======== TASK INPUTS

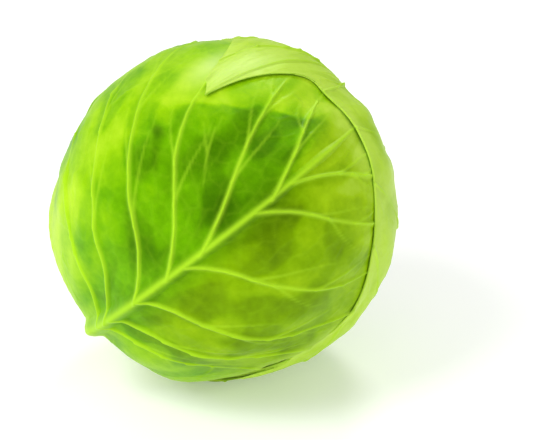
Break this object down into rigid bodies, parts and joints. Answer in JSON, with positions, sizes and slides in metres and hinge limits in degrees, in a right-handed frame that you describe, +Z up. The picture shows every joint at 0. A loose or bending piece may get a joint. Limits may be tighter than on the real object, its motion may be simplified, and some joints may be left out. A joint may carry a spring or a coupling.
{
  "type": "cabbage head",
  "caption": "Round green cabbage head with wrapper leaves, resting tilted on its side on a small flat spot.",
  "frame": {"origin": "centre of the small flat spot that the head rests on", "axes": "+Z up from the surface; the head's axis climbs from the cut stem low at -X to the crown high at +X, turned a little towards +Y; -Y faces the viewer of the front leaf"},
  "size_m": [0.1809, 0.176, 0.1765],
  "materials": {
    "stem": "pale cut stem, matte, slightly fibrous",
    "heart": "packed inner leaves, satin, faintly veined",
    "leaf_over_crown": "waxy leaf, light yellow-green, pale veins",
    "leaf_front": "waxy leaf, fresh green with darker mottling and pale veins",
    "leaf_left": "waxy leaf, yellow-green, pale veins",
    "leaf_under": "waxy leaf, yellow-green, pale veins",
    "leaf_inner_front": "waxy inner leaf, paler yellow-green",
    "leaf_inner_back": "waxy inner leaf, paler yellow-green"
  },
  "bodies": {
    "root": {"stem": "stem", "heart": "heart", "leaf_over_crown": "leaf_over_crown", "leaf_front": "leaf_front", "leaf_left": "leaf_left", "leaf_under": "leaf_under", "leaf_inner_front": "leaf_inner_front", "leaf_inner_back": "leaf_inner_back"}
  },
  "joints": []
}
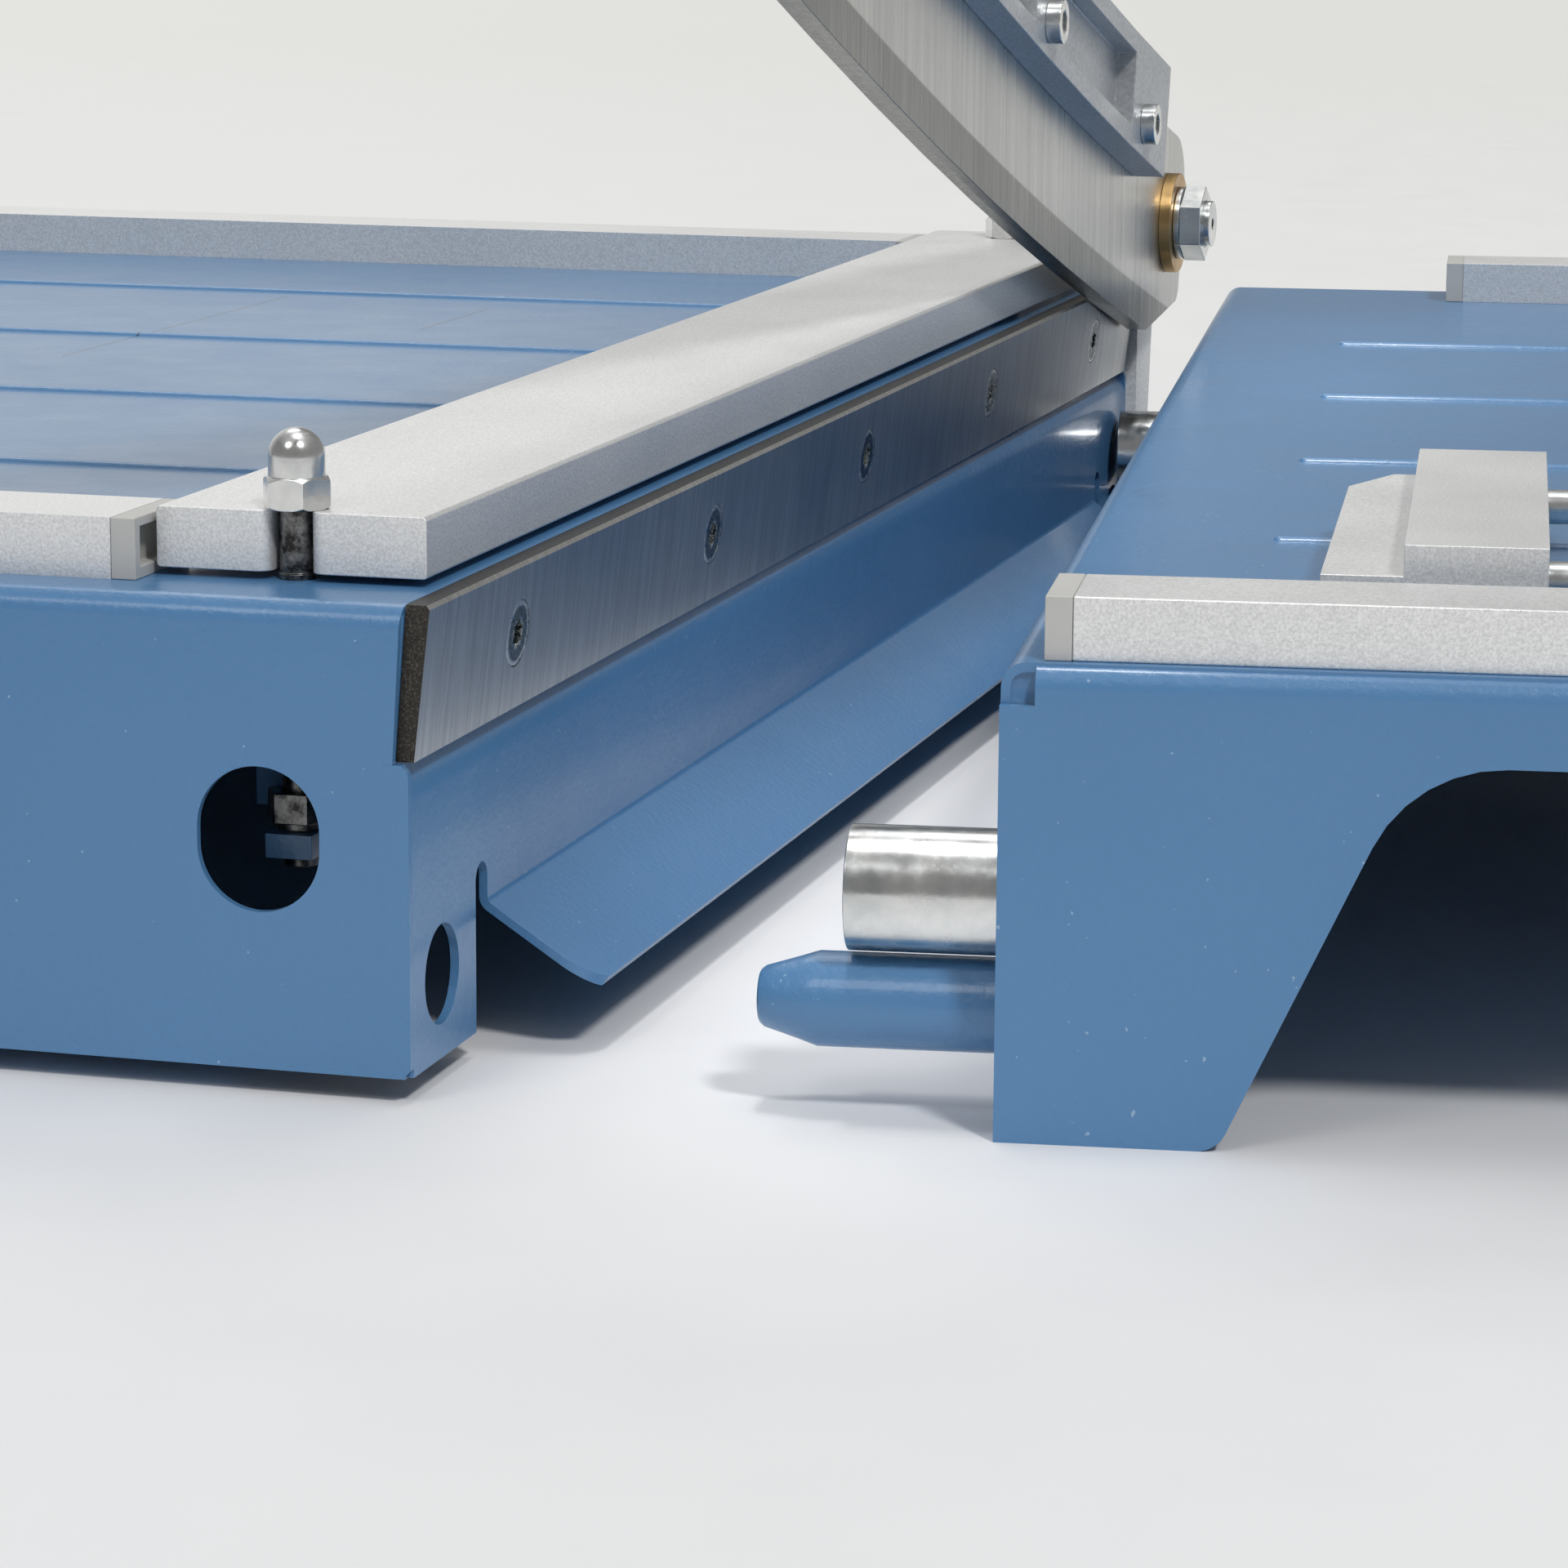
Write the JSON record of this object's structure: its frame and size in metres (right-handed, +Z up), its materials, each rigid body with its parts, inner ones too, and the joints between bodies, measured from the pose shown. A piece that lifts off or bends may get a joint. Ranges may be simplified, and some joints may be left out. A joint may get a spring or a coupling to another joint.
{
  "type": "lever sheet cutter",
  "caption": "Lever guillotine with folded blue steel table, clamp bar, fixed counter blade, waste chute and a plug-in front table carrying a narrow-cut stop.",
  "frame": {"origin": "middle of the sole of the main table's front right foot, on the bench", "axes": "+X from the main table towards the front table, across the cut; +Y along the cut, away from the operator; +Z up"},
  "size_m": [0.7011, 0.7799, 0.3387],
  "materials": {
    "blue_paint": "fine-textured powder coat, semi-gloss",
    "ground_blade": "cross-ground blade steel, dark edges",
    "knife_steel": "ground knife steel",
    "dark_steel": "oiled steel",
    "zinc": "bright zinc plate",
    "anodised": "sand-blasted anodised aluminium",
    "cast_arm": "silver-grey painted arm",
    "grey_cap": "grey moulded plastic",
    "black_plastic": "black moulded plastic",
    "rubber": "black rubber",
    "bronze": "plain bearing bronze"
  },
  "bodies": {
    "base": {"table_housing": "blue_paint", "table_left_wall": "blue_paint", "table_bottom_flanges": "blue_paint", "cutting_side_wall": "blue_paint", "rubber_feet": "rubber", "foot_screws": "zinc", "counter_blade": "ground_blade", "counter_blade_screws": "zinc", "blade_support_bar": "dark_steel", "front_ruler": "anodised", "rear_ruler": "anodised", "ruler_end_caps": "grey_cap", "ruler_screws": "zinc", "clamp_studs": "dark_steel", "cap_nuts": "zinc", "stud_bracket": "blue_paint", "stud_lock_nuts": "dark_steel", "lift_pin_guide": "blue_paint", "pivot_bracket": "cast_arm", "pivot_bracket_screws": "zinc", "pivot_bracket_nuts": "zinc", "pivot_bolt": "zinc", "pivot_washers": "zinc", "pivot_nut": "zinc"},
    "clamp": {"clamp_bar": "anodised", "lift_pins": "dark_steel", "lift_springs": "dark_steel"},
    "knife": {"upper_knife": "knife_steel", "knife_rail": "cast_arm", "knife_screws": "zinc", "handle_bracket": "cast_arm", "handle_bracket_screws": "zinc", "arm_bush": "bronze", "handle_tube": "zinc", "handle_grip": "black_plastic", "grip_end_cap": "black_plastic"},
    "back_gauge": {"gauge_bar": "anodised", "gauge_shoe": "anodised", "gauge_shoe_screws": "zinc", "gauge_knob_stud": "zinc"},
    "gauge_clamp_knob": {"gauge_knob": "black_plastic"},
    "front_table": {"front_table_sheet": "blue_paint", "front_table_side_walls": "blue_paint", "spacer_tubes": "zinc", "plug_pins": "blue_paint", "plug_brackets": "blue_paint", "front_table_front_ruler": "anodised", "front_table_rear_ruler": "anodised", "front_table_end_caps": "grey_cap", "front_table_ruler_screws": "zinc", "stop_bearing": "anodised", "stop_bearing_screws": "zinc", "stop_lock_stud": "zinc"},
    "narrow_cut_stop": {"stop_block": "anodised", "stop_guide_rods": "zinc", "stop_end_bar": "anodised", "stop_end_bar_screws": "zinc"},
    "stop_clamp_knob": {"stop_lock_knob": "black_plastic"}
  },
  "joints": [
    {"name": "knife_swing", "type": "hinge", "parent": "base", "child": "knife", "pos_m": [0.045, 0.53, 0.093], "axis": [-1, 0, 0], "range_deg": [-15.8, 40]},
    {"name": "clamp_press", "type": "slide", "parent": "base", "child": "clamp", "axis": [0, 0, 1], "range_m": [-0.0012, 0], "stiffness_N_per_m": 2500, "springref_m": 0.004, "deforming": ["lift_springs"]},
    {"name": "gauge_travel", "type": "slide", "parent": "base", "child": "back_gauge", "axis": [1, 0, 0], "range_m": [0, 0.22]},
    {"name": "gauge_knob_turn", "type": "hinge", "parent": "back_gauge", "child": "gauge_clamp_knob", "pos_m": [-0.2875, -0.0173, 0.1], "axis": [0, 0, 1], "range_deg": [0, 180]},
    {"name": "front_table_swing", "type": "hinge", "parent": "base", "child": "front_table", "pos_m": [0.04425, 0.515, 0.0185], "axis": [0, 0, 1], "range_deg": [-7.02, 0]},
    {"name": "stop_travel", "type": "slide", "parent": "front_table", "child": "narrow_cut_stop", "axis": [0.9925, 0.1222, 0], "range_m": [-0.04, 0.03]},
    {"name": "stop_knob_turn", "type": "hinge", "parent": "front_table", "child": "stop_clamp_knob", "pos_m": [0.2713, 0.06991, 0.0925], "axis": [0, 0, 1], "range_deg": [0, 180]}
  ]
}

================

THE EXERCISE:
Give back each line above precisely as it stands.

ANSWER TO THE TASK:
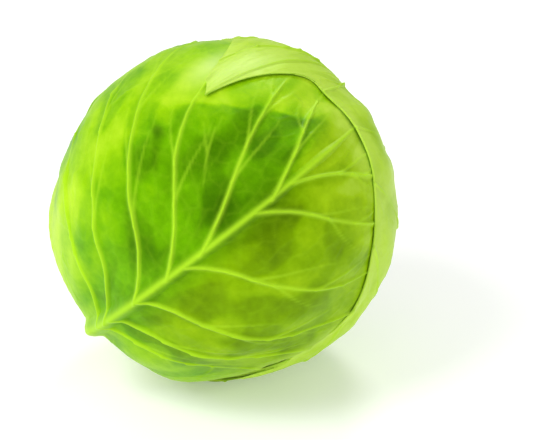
Break this object down into rigid bodies, parts and joints. Answer in JSON, with positions, sizes and slides in metres and hinge limits in degrees, in a right-handed frame that you describe, +Z up. The picture shows every joint at 0. A loose or bending piece may get a joint. Limits may be tighter than on the real object, its motion may be simplified, and some joints may be left out. A joint may carry a spring or a coupling.
{
  "type": "cabbage head",
  "caption": "Round green cabbage head with wrapper leaves, resting tilted on its side on a small flat spot.",
  "frame": {"origin": "centre of the small flat spot that the head rests on", "axes": "+Z up from the surface; the head's axis climbs from the cut stem low at -X to the crown high at +X, turned a little towards +Y; -Y faces the viewer of the front leaf"},
  "size_m": [0.1809, 0.176, 0.1765],
  "materials": {
    "stem": "pale cut stem, matte, slightly fibrous",
    "heart": "packed inner leaves, satin, faintly veined",
    "leaf_over_crown": "waxy leaf, light yellow-green, pale veins",
    "leaf_front": "waxy leaf, fresh green with darker mottling and pale veins",
    "leaf_left": "waxy leaf, yellow-green, pale veins",
    "leaf_under": "waxy leaf, yellow-green, pale veins",
    "leaf_inner_front": "waxy inner leaf, paler yellow-green",
    "leaf_inner_back": "waxy inner leaf, paler yellow-green"
  },
  "bodies": {
    "root": {"stem": "stem", "heart": "heart", "leaf_over_crown": "leaf_over_crown", "leaf_front": "leaf_front", "leaf_left": "leaf_left", "leaf_under": "leaf_under", "leaf_inner_front": "leaf_inner_front", "leaf_inner_back": "leaf_inner_back"}
  },
  "joints": []
}
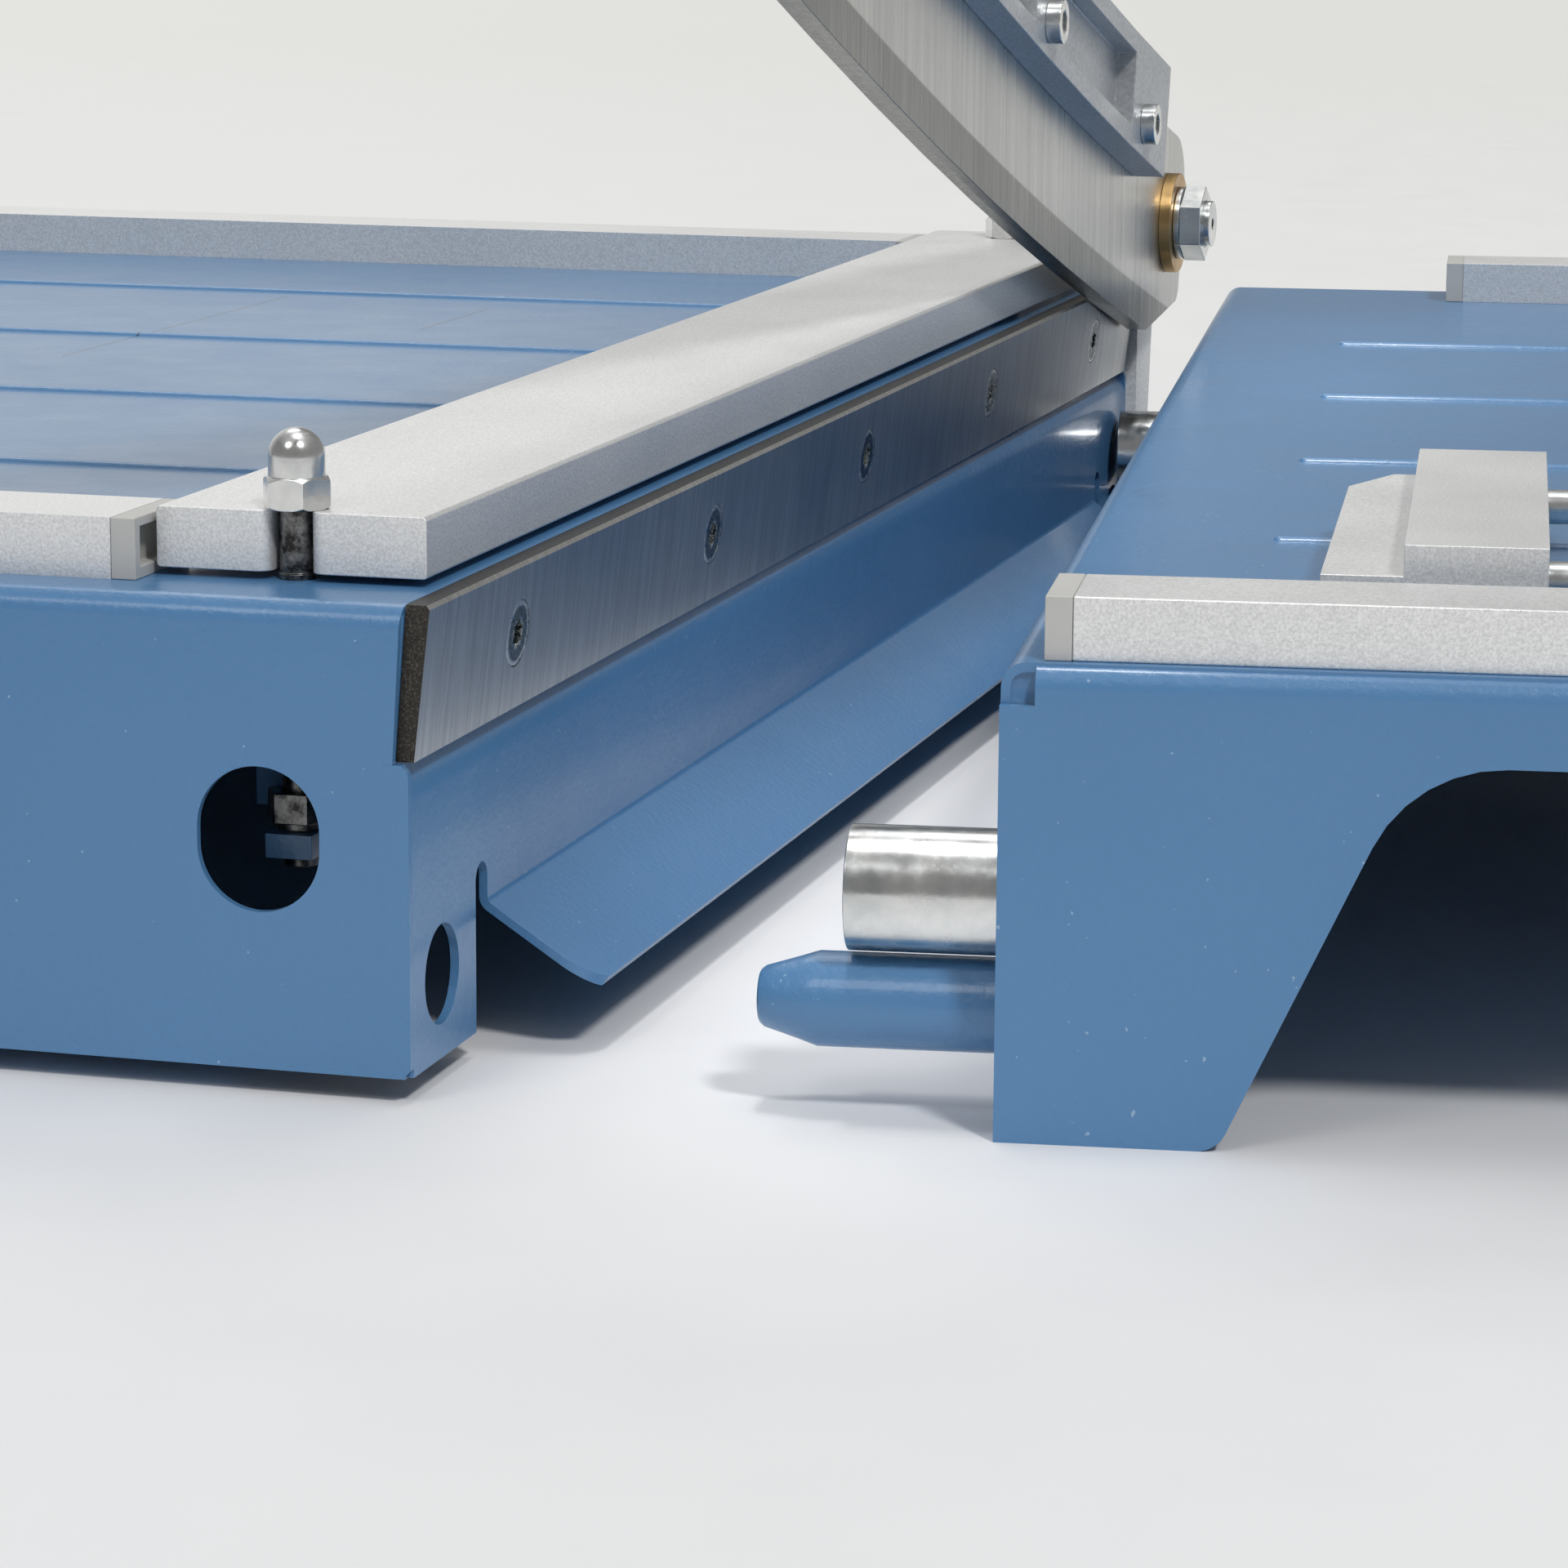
Write the JSON record of this object's structure: its frame and size in metres (right-handed, +Z up), its materials, each rigid body with its parts, inner ones too, and the joints between bodies, measured from the pose shown. A piece that lifts off or bends may get a joint. Ranges may be simplified, and some joints may be left out. A joint may get a spring or a coupling to another joint.
{
  "type": "lever sheet cutter",
  "caption": "Lever guillotine with folded blue steel table, clamp bar, fixed counter blade, waste chute and a plug-in front table carrying a narrow-cut stop.",
  "frame": {"origin": "middle of the sole of the main table's front right foot, on the bench", "axes": "+X from the main table towards the front table, across the cut; +Y along the cut, away from the operator; +Z up"},
  "size_m": [0.7011, 0.7799, 0.3387],
  "materials": {
    "blue_paint": "fine-textured powder coat, semi-gloss",
    "ground_blade": "cross-ground blade steel, dark edges",
    "knife_steel": "ground knife steel",
    "dark_steel": "oiled steel",
    "zinc": "bright zinc plate",
    "anodised": "sand-blasted anodised aluminium",
    "cast_arm": "silver-grey painted arm",
    "grey_cap": "grey moulded plastic",
    "black_plastic": "black moulded plastic",
    "rubber": "black rubber",
    "bronze": "plain bearing bronze"
  },
  "bodies": {
    "base": {"table_housing": "blue_paint", "table_left_wall": "blue_paint", "table_bottom_flanges": "blue_paint", "cutting_side_wall": "blue_paint", "rubber_feet": "rubber", "foot_screws": "zinc", "counter_blade": "ground_blade", "counter_blade_screws": "zinc", "blade_support_bar": "dark_steel", "front_ruler": "anodised", "rear_ruler": "anodised", "ruler_end_caps": "grey_cap", "ruler_screws": "zinc", "clamp_studs": "dark_steel", "cap_nuts": "zinc", "stud_bracket": "blue_paint", "stud_lock_nuts": "dark_steel", "lift_pin_guide": "blue_paint", "pivot_bracket": "cast_arm", "pivot_bracket_screws": "zinc", "pivot_bracket_nuts": "zinc", "pivot_bolt": "zinc", "pivot_washers": "zinc", "pivot_nut": "zinc"},
    "clamp": {"clamp_bar": "anodised", "lift_pins": "dark_steel", "lift_springs": "dark_steel"},
    "knife": {"upper_knife": "knife_steel", "knife_rail": "cast_arm", "knife_screws": "zinc", "handle_bracket": "cast_arm", "handle_bracket_screws": "zinc", "arm_bush": "bronze", "handle_tube": "zinc", "handle_grip": "black_plastic", "grip_end_cap": "black_plastic"},
    "back_gauge": {"gauge_bar": "anodised", "gauge_shoe": "anodised", "gauge_shoe_screws": "zinc", "gauge_knob_stud": "zinc"},
    "gauge_clamp_knob": {"gauge_knob": "black_plastic"},
    "front_table": {"front_table_sheet": "blue_paint", "front_table_side_walls": "blue_paint", "spacer_tubes": "zinc", "plug_pins": "blue_paint", "plug_brackets": "blue_paint", "front_table_front_ruler": "anodised", "front_table_rear_ruler": "anodised", "front_table_end_caps": "grey_cap", "front_table_ruler_screws": "zinc", "stop_bearing": "anodised", "stop_bearing_screws": "zinc", "stop_lock_stud": "zinc"},
    "narrow_cut_stop": {"stop_block": "anodised", "stop_guide_rods": "zinc", "stop_end_bar": "anodised", "stop_end_bar_screws": "zinc"},
    "stop_clamp_knob": {"stop_lock_knob": "black_plastic"}
  },
  "joints": [
    {"name": "knife_swing", "type": "hinge", "parent": "base", "child": "knife", "pos_m": [0.045, 0.53, 0.093], "axis": [-1, 0, 0], "range_deg": [-15.8, 40]},
    {"name": "clamp_press", "type": "slide", "parent": "base", "child": "clamp", "axis": [0, 0, 1], "range_m": [-0.0012, 0], "stiffness_N_per_m": 2500, "springref_m": 0.004, "deforming": ["lift_springs"]},
    {"name": "gauge_travel", "type": "slide", "parent": "base", "child": "back_gauge", "axis": [1, 0, 0], "range_m": [0, 0.22]},
    {"name": "gauge_knob_turn", "type": "hinge", "parent": "back_gauge", "child": "gauge_clamp_knob", "pos_m": [-0.2875, -0.0173, 0.1], "axis": [0, 0, 1], "range_deg": [0, 180]},
    {"name": "front_table_swing", "type": "hinge", "parent": "base", "child": "front_table", "pos_m": [0.04425, 0.515, 0.0185], "axis": [0, 0, 1], "range_deg": [-7.02, 0]},
    {"name": "stop_travel", "type": "slide", "parent": "front_table", "child": "narrow_cut_stop", "axis": [0.9925, 0.1222, 0], "range_m": [-0.04, 0.03]},
    {"name": "stop_knob_turn", "type": "hinge", "parent": "front_table", "child": "stop_clamp_knob", "pos_m": [0.2713, 0.06991, 0.0925], "axis": [0, 0, 1], "range_deg": [0, 180]}
  ]
}